If you intend to flip a house, there are two main requirements: money and time.
This is a project which requires experience, a reserve budget, and an excellent eye for property, or it can risk going badly wrong – from a dream investment to a financial nightmare. In addition to the initial costs involved in buying real estate, you will also need to take into account the price of any repairs, renovations, or upgrades.
If the work is purely aesthetic, such as updating decoration or modernizing features, the cost can be kept fairly low, particularly if you do the work yourself. Some restorations, however, can prove to be expensive, particularly if major renovation or structural work is required.
To an inexperienced eye, these issues can be missed during the initial viewing and valuation stage and begin causing problems shortly after purchase, when you may not have an allocated budget remaining.
Left untreated, these problems can grow in severity until they prove to be expensive.
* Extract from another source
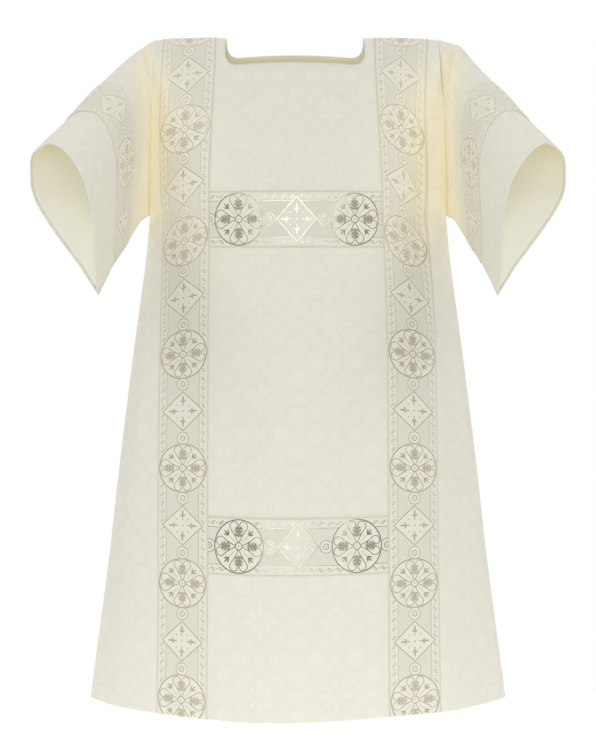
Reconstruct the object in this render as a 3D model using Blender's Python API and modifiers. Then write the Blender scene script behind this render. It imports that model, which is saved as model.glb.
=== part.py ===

You need someone on your team who is property-savvy and can accurately estimate the cost of repairs.
You should also be in a position where you are confident and flexible enough to adjust your budget accordingly.
The other risk associated with flipping a house is, of course, time; unless you are in the position to purchase the property outright, you will pay a mortgage at the same time as the renovations. The longer you hold the house, the more you spend; the goal is to get it out of your hands as quickly as possible.
With this in mind, house flipping can still prove a lucrative return on your investment; just make sure you have all of the information at your fingertips prior to starting.
Do Your Homework
If you are looking for a secure, long-term investment for your deposit, real estate is a solid choice. It is appealing in its flexibility, since you can create and tailor your investment depending on your personal interests and preferences.
If you prefer a hands-off, uninvolved approach, a REIT or mutual fund development can provide generous profit with minimal input on your part.
Alternatively, flipping a cheap house or becoming a hands-on landlord could net you great returns if you are happy to be on the front line and put in some up-front effort.
How to Invest in Real Estate Bottom Line
Real estate is an industry which requires careful research and planning before making any decisions, but if you are willing to do your homework, it has the potential to reap you excellent rewards. Consider the amount of money you’re willing to invest, as well as the time and effort you’re willing to put in, and choose the right investment strategy for you.